**What this task involves**. The lines below are to be quoted exactly, from the first through the one that contains "# Shapes shared by the pieces.".

[Data extracted from a collection]
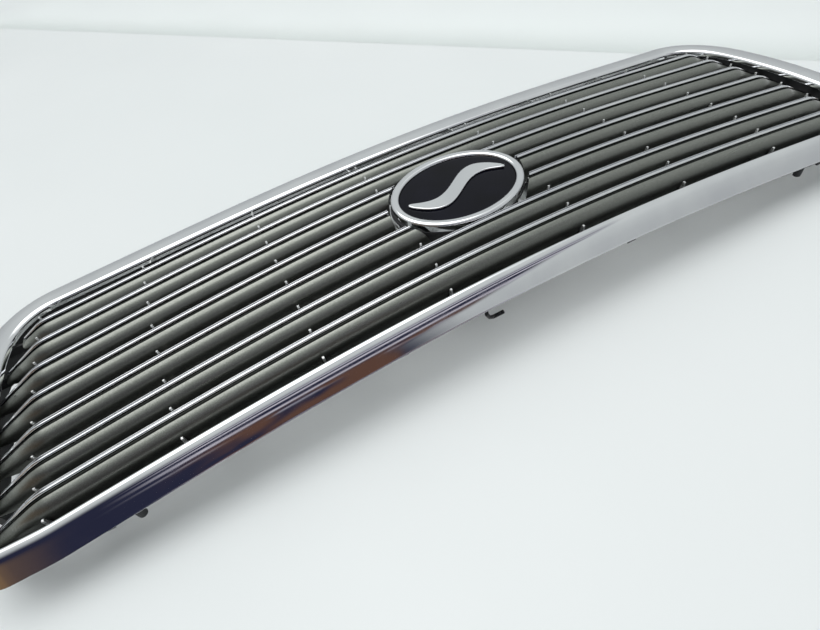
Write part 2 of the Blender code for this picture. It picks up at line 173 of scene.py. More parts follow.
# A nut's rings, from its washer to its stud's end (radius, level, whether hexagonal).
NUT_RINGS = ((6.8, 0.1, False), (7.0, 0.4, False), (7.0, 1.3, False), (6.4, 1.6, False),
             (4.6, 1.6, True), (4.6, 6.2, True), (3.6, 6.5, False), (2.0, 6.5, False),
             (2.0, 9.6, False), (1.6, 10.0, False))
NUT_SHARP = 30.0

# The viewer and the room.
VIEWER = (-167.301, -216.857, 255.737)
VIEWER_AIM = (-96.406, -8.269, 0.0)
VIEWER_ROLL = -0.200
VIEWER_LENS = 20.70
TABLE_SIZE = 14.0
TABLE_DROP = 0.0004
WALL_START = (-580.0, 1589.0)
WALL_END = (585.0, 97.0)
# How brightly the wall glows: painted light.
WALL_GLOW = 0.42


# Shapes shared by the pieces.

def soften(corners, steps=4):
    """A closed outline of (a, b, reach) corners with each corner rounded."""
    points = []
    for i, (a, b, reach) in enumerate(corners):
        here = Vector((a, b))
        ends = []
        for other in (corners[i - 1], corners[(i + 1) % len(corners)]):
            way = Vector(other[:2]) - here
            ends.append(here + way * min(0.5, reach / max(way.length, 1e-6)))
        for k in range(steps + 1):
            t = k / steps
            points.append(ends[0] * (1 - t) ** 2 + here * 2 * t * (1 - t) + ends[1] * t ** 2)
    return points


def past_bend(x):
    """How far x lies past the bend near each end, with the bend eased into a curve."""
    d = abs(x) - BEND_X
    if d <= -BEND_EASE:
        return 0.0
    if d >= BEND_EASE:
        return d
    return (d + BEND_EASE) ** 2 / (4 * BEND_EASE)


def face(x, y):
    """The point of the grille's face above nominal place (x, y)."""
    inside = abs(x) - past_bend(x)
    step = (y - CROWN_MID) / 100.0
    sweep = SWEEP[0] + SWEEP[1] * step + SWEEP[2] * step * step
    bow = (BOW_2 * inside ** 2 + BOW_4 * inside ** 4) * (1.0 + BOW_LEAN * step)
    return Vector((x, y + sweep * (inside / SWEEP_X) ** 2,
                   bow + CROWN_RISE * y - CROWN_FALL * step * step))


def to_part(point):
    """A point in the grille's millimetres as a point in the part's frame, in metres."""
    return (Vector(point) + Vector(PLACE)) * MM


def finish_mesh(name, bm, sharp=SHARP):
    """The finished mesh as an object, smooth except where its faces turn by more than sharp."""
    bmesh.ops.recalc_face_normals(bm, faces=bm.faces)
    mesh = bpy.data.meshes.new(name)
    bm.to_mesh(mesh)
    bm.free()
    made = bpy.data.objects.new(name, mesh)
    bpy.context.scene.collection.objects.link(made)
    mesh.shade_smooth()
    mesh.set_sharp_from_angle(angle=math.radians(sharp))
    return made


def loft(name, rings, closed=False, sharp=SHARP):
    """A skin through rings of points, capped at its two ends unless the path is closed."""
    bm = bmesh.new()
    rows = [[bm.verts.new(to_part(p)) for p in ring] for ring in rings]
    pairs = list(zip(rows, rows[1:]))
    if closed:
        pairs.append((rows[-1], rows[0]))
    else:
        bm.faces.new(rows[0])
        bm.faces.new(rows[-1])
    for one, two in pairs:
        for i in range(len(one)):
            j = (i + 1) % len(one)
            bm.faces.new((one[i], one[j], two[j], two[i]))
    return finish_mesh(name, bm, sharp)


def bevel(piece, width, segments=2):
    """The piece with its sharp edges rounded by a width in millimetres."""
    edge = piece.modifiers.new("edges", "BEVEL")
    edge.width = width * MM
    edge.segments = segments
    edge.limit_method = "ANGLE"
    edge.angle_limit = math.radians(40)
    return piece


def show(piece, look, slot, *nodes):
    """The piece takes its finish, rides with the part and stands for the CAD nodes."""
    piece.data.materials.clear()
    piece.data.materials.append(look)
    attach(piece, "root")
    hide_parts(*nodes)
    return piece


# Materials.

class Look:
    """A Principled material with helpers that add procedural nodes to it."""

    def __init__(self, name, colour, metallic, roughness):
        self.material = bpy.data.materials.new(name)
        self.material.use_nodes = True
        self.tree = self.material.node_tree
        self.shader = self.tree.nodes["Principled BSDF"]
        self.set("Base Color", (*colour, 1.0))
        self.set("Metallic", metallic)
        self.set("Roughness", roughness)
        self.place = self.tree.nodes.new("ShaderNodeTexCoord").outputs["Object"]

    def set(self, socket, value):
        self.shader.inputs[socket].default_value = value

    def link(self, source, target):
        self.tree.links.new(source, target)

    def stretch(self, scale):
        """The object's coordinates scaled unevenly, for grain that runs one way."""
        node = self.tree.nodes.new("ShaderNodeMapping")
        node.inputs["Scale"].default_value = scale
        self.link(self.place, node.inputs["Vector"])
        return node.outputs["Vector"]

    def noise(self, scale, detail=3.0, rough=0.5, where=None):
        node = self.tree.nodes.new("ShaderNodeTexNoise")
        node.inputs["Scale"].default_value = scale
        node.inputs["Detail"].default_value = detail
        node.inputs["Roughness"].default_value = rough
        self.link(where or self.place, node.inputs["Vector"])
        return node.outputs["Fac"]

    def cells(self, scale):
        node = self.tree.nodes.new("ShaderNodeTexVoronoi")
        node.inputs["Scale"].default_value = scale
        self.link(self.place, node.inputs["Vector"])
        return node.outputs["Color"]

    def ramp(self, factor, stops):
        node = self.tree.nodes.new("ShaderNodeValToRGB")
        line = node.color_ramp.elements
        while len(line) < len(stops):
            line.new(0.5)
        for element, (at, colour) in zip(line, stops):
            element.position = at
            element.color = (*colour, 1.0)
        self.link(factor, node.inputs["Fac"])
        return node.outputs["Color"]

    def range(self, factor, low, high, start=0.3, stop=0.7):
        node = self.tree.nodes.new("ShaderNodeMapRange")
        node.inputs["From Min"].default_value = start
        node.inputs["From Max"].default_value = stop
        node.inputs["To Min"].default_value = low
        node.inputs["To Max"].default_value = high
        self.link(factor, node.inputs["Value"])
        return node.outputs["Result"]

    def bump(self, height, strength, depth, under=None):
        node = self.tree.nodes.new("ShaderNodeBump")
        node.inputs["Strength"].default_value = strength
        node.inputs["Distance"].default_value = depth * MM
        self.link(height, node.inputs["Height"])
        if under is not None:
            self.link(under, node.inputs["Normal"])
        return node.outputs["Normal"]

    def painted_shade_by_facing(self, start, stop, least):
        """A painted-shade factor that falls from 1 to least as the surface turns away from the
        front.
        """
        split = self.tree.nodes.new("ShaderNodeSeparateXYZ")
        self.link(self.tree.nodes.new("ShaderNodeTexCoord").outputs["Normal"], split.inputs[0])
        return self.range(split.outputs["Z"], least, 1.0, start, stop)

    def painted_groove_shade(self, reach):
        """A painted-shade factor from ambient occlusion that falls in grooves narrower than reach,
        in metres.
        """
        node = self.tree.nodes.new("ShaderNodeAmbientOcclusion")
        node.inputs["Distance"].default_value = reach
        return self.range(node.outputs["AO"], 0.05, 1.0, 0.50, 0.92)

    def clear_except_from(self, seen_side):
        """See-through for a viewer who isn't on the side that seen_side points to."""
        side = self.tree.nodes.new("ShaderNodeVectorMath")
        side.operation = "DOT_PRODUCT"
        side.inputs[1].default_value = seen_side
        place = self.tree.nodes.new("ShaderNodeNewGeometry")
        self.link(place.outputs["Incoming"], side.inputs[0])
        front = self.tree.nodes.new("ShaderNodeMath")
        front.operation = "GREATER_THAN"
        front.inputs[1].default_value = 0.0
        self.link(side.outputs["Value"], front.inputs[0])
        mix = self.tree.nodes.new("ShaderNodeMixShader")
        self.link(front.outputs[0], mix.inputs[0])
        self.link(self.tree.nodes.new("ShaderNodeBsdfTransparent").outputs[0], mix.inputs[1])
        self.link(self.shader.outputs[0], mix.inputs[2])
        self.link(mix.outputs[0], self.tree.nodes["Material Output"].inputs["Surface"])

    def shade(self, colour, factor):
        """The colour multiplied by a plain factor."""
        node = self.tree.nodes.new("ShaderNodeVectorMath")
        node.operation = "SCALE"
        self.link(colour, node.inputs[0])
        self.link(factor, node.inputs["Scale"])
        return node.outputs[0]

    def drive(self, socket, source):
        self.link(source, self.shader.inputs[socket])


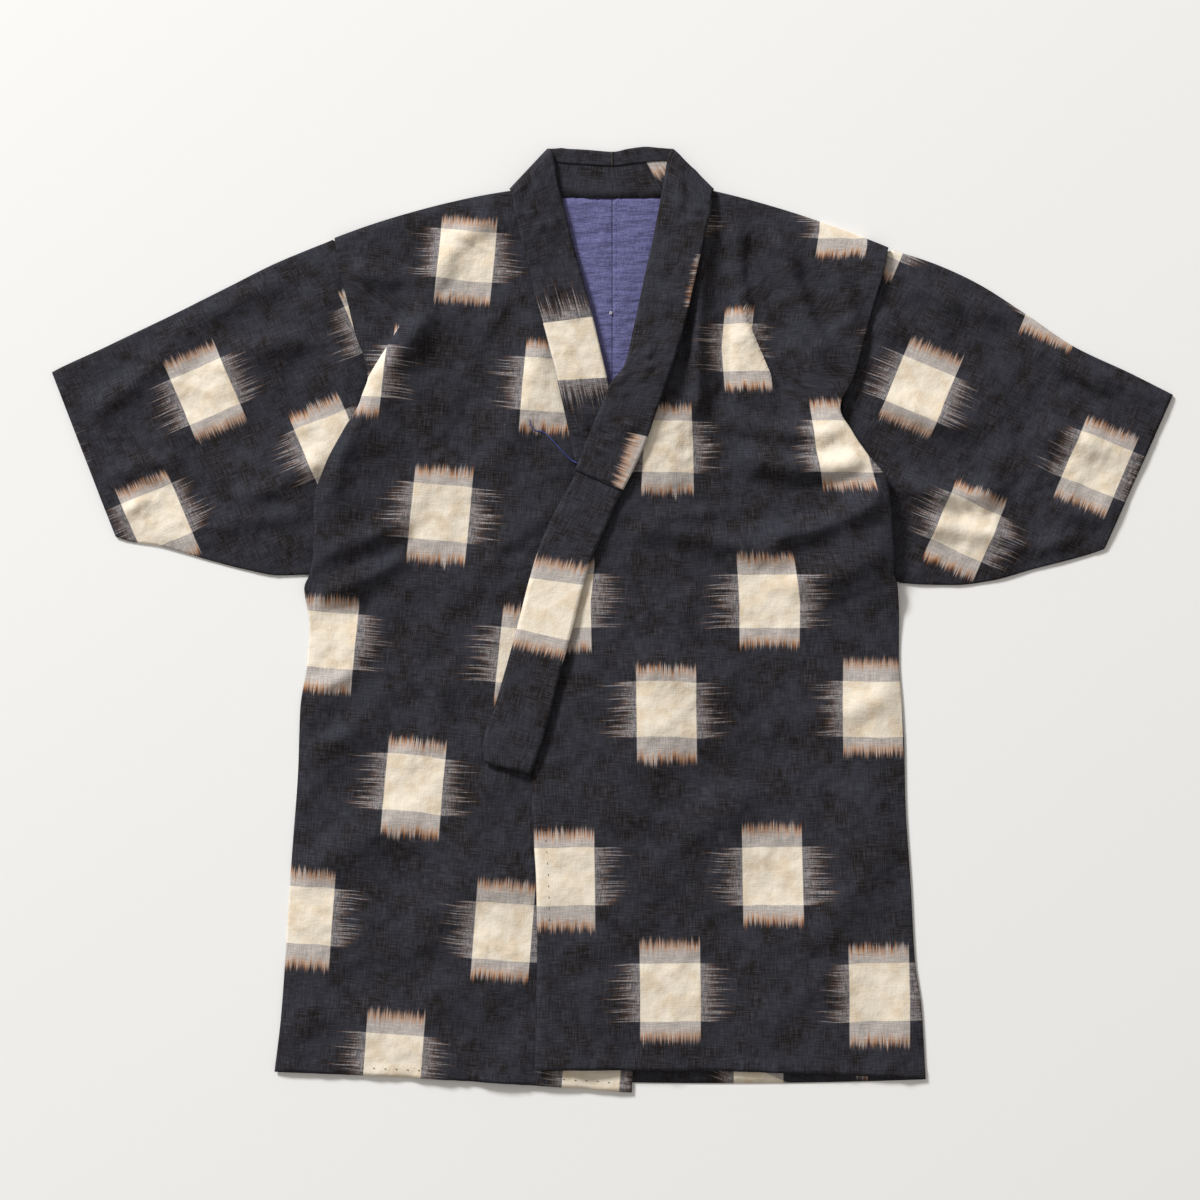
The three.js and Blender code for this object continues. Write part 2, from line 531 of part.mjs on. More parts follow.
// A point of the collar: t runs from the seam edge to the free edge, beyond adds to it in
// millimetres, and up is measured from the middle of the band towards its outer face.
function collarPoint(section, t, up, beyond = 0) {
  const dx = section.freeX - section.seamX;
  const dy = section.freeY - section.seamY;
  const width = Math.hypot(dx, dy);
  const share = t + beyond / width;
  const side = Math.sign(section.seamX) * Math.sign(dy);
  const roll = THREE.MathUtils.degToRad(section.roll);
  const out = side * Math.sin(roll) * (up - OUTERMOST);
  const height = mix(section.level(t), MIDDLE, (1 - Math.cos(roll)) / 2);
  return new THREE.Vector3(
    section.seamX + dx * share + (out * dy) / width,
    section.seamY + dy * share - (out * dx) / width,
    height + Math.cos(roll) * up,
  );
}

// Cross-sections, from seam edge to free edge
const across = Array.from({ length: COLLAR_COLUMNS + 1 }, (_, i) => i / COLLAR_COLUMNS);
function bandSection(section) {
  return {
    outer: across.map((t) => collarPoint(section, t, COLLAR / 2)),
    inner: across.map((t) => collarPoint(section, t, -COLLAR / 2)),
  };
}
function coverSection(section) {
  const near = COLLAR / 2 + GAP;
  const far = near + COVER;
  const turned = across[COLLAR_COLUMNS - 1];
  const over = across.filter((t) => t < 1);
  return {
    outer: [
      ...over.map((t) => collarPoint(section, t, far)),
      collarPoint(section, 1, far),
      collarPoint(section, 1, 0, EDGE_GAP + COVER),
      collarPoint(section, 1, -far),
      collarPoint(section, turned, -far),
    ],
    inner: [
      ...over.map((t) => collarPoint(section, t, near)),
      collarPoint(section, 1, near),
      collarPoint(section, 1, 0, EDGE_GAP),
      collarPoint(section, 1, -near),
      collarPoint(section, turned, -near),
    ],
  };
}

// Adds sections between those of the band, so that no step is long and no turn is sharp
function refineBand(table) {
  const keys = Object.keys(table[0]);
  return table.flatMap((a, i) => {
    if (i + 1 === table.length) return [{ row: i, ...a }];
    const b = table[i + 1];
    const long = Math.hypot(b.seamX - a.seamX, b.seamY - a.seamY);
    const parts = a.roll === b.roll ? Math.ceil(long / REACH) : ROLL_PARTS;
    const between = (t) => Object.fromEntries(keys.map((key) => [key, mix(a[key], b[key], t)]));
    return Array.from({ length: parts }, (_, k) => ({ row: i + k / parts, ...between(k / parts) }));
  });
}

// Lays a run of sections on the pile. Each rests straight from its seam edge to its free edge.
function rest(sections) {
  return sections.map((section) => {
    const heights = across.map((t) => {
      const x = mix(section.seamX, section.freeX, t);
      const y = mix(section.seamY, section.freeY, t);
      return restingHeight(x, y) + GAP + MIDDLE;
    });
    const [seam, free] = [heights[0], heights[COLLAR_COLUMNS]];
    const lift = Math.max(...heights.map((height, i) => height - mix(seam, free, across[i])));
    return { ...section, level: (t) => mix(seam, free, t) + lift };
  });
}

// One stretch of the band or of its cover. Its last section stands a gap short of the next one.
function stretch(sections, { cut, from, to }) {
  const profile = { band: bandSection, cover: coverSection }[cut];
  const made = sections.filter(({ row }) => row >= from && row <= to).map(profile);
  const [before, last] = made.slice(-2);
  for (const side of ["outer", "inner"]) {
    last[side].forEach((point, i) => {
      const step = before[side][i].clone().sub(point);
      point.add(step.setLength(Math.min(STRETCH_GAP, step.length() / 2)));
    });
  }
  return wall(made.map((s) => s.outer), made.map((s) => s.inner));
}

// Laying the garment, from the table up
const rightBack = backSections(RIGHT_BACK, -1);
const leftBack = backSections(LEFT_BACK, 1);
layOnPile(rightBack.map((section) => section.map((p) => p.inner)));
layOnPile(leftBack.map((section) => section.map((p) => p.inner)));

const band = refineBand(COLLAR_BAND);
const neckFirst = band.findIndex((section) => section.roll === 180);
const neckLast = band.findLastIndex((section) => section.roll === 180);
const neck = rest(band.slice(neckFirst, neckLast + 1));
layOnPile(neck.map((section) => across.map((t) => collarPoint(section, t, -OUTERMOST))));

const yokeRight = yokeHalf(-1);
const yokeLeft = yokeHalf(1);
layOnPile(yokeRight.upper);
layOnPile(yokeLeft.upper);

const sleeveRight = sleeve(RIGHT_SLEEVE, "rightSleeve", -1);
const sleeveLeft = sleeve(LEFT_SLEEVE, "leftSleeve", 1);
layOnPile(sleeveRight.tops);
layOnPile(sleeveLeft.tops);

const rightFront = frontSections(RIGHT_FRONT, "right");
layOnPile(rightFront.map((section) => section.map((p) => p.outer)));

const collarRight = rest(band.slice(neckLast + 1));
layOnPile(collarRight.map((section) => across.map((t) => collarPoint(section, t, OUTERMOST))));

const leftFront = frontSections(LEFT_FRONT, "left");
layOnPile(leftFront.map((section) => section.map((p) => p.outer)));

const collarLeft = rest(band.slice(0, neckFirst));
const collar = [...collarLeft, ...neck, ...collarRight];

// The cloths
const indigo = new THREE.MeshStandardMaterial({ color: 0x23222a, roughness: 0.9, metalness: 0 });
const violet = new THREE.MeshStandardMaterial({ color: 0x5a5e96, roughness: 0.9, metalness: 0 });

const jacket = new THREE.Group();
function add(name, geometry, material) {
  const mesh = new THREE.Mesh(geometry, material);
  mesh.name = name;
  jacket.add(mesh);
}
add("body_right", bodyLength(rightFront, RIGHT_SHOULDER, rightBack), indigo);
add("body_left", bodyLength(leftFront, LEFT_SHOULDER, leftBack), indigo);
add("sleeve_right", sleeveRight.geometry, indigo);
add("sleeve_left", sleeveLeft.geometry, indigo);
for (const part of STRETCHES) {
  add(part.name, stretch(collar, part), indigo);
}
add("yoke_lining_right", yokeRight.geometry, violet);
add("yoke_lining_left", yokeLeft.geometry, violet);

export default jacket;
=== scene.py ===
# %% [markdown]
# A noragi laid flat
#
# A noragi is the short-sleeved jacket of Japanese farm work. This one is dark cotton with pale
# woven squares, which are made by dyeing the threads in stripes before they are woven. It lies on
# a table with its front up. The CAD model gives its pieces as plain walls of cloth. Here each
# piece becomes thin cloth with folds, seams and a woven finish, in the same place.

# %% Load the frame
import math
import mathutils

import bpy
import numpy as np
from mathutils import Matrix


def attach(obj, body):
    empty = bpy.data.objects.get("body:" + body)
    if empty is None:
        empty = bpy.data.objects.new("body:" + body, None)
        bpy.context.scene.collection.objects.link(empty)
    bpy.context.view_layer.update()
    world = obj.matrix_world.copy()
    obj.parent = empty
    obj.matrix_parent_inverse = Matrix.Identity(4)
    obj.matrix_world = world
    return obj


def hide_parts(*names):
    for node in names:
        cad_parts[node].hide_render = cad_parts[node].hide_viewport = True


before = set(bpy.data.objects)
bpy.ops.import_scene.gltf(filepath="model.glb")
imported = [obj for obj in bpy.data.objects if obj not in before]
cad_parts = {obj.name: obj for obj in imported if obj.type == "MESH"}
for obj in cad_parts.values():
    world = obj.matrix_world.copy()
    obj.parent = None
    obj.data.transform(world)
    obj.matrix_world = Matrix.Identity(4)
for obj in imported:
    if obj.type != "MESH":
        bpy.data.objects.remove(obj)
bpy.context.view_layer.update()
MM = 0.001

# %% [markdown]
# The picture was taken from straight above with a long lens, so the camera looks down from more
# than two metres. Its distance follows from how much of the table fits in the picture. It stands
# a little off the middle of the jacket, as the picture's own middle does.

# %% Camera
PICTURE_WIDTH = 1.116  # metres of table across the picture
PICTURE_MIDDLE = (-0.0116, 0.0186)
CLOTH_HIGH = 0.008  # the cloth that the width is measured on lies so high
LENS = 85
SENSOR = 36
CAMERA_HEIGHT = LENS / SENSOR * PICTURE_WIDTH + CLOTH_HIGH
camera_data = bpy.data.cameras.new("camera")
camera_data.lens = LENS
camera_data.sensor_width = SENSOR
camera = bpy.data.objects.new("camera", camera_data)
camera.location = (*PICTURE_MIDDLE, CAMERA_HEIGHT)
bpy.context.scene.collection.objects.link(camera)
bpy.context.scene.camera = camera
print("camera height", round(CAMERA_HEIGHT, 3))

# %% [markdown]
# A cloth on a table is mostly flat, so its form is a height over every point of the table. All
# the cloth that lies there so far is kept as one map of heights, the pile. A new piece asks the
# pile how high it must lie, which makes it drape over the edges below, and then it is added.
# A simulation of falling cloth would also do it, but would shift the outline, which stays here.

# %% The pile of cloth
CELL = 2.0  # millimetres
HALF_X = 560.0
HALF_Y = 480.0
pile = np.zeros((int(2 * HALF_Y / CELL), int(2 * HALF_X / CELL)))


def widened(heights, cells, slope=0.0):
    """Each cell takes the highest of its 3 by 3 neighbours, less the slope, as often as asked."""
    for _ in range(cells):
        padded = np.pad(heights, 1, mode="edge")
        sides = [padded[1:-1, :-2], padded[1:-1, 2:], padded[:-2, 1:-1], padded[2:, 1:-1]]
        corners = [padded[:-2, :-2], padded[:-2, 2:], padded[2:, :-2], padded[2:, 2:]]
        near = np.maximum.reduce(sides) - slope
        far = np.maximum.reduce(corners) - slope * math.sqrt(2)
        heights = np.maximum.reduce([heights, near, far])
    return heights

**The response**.
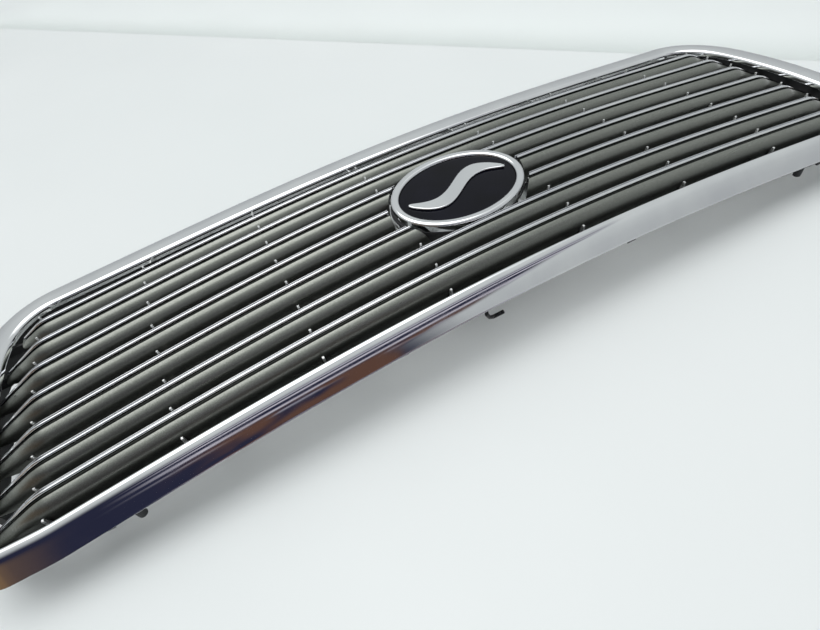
Write part 2 of the Blender code for this picture. It picks up at line 173 of scene.py. More parts follow.
# A nut's rings, from its washer to its stud's end (radius, level, whether hexagonal).
NUT_RINGS = ((6.8, 0.1, False), (7.0, 0.4, False), (7.0, 1.3, False), (6.4, 1.6, False),
             (4.6, 1.6, True), (4.6, 6.2, True), (3.6, 6.5, False), (2.0, 6.5, False),
             (2.0, 9.6, False), (1.6, 10.0, False))
NUT_SHARP = 30.0

# The viewer and the room.
VIEWER = (-167.301, -216.857, 255.737)
VIEWER_AIM = (-96.406, -8.269, 0.0)
VIEWER_ROLL = -0.200
VIEWER_LENS = 20.70
TABLE_SIZE = 14.0
TABLE_DROP = 0.0004
WALL_START = (-580.0, 1589.0)
WALL_END = (585.0, 97.0)
# How brightly the wall glows: painted light.
WALL_GLOW = 0.42


# Shapes shared by the pieces.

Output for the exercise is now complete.